Be prepared with what you’re going to say and how you’re going to start the call. You might want to sound a little sheepish that you couldn’t wait to call her, which will place the ball in her court to reassure you that it's perfectly ok. If she’s honest and isn’t playing any games, she might even tell you that she’s been waiting for your call. That will make it so much easier for you – a warm reception. Tell her what a great time you had. Or how you were bored stiff when you entered the party or the club and were planning to leave and how unexpected it was when you ended up having a good time because of her presence.

3. Give her time to warm up

In case she’s not immediately receptive, don’t take it as a sign of rejection and be tempted to hang up. She may be feeling foolish in the event she was flirting with you the previous night, thus giving you the impression she’s a bit of a tease. Or she may have been slightly under the influence and is now feeling embarrassed about it. If you intuitively sense this is the case, give her time to let her defenses down and warm up to you.

4. Modulate your voice

Even though you may be dead nervous, try and ensure your voice doesn’t get high-pitched or go squeaky. It's preferable if your nervousness manifests itself in twitching or fidgeting that she can’t see, rather than clearing your throat every few seconds or hemming and hawing. Smile when you’re talking, it somehow communicates itself even over the telephone. Better still, if you find the occasion to laugh, even if it's at your eagerness to call her, the warmth of it echoes down the telephone line and reaches out to grab the attention of the girl you’re trying to impress. Talk slowly and clearly so she doesn’t have to keep asking you to repeat yourself.

5. Etiquette

Ensure that in your endeavour to make the call and win her over, you’re not intruding on her privacy. Check at least once in the conversation that you’re not disturbing her, or she isn’t in the middle of something important. Or if there is somebody in the room and she isn’t able to talk freely, asking her will provide her with the opportunity to take the call elsewhere. She will appreciate the opening you’re giving her to buy more time if she needs it, displaying good manners in the process.

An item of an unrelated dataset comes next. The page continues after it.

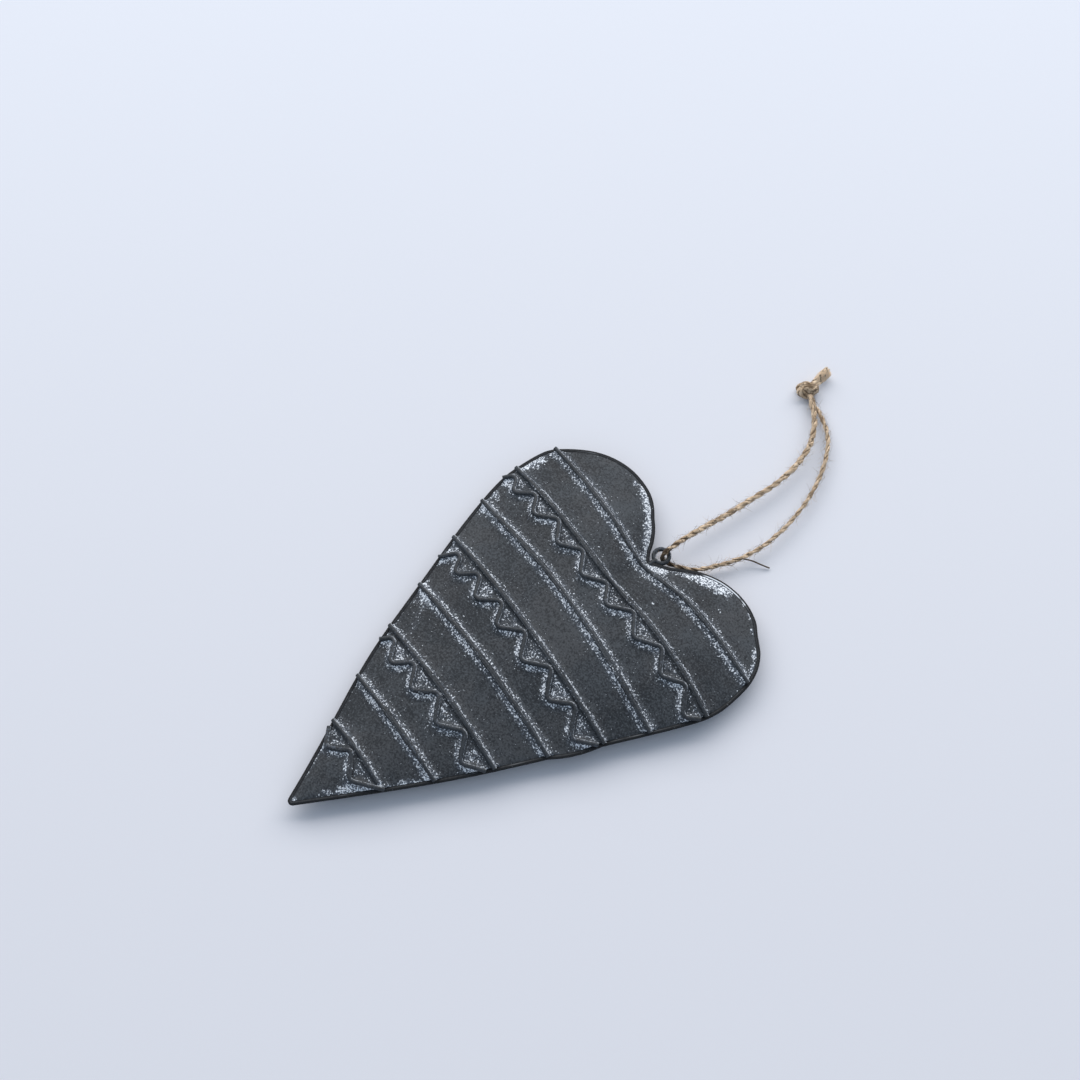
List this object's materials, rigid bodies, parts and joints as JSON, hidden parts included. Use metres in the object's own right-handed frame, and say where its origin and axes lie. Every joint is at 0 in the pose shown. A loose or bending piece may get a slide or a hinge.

6. Tell her what she wants to hear

Make her feel good by telling her that she sounds even sweeter over the phone, something you didn’t think was possible. Or that you're having trouble getting your meeting with her out of your mind. Joke about it and ask her if she will stop haunting your dreams. Make her feel desirable without becoming too intense. Inject humor into your compliments so she doesn’t feel too pressured to respond in kind.

7. Give her a chance

You’re probably making the supreme effort to keep the conversation flowing and trying to ensure there are no awkward silences. In the process, don’t get carried away and bore her with a monologue. Draw her into the conversation by referring to something you might have spoken about the previous evening that you thought you’d get her to clarify or expound further on today. For instance, if she told you she’s chosen a particular subject to major in, or is in a certain profession, you could say you’re curious about what made her choose it. Use this moment as a chance to find out more about her, which perhaps the blasting music the previous night didn’t lend itself to.

8. Keep her guessing

She’s probably wondering when you’re going to get around to asking her for a date. Don’t do what’s expected. Don’t ask her out immediately. Drag it out and avoid the topic altogether, at least initially. Talk about general stuff - somebody you saw at the party last night and their awful fashion sense, after making sure they’re not connected to her in any way.

9. Use your instincts

If you sense she’s one of those women who are not likely to commit to a date after such short acquaintance, ask her if it’s ok to call her again. This does two things for you. She will love being asked permission to call her again, as against just being bombarded with calls. And secondly, she will be surprised that you didn’t aggressively try and get her to agree to a date. She might even experience a sense of anti-climax and will look forward to your next call, and when you do get around to asking for a date, she will probably be more than willing to commit to one.

10. Asking her out

If the conversation has been flowing, draw it to a close while it is still going well. If you sense that she is more than willing to go out with you, ask her out when she least expects it. Find a way to ask her that she can’t say no to, or will find it difficult to refuse. For instance if she just happens to tell you she bought a new dress, tell her you’d like to give her a chance to use it. Or ask her what she thinks of a club that’s just opened but is far away enough that it's unlikely she would have been there. When she says as much, ask her if she’d like to check it out with you. You have to be ready with where you’d like to take her and the ambience you favour for a first date. Have your lines ready if she says no. Be a gentleman and handle the rejection well. And ask if you can call her again, if she’s genuinely apologetic about not agreeing to the date this time.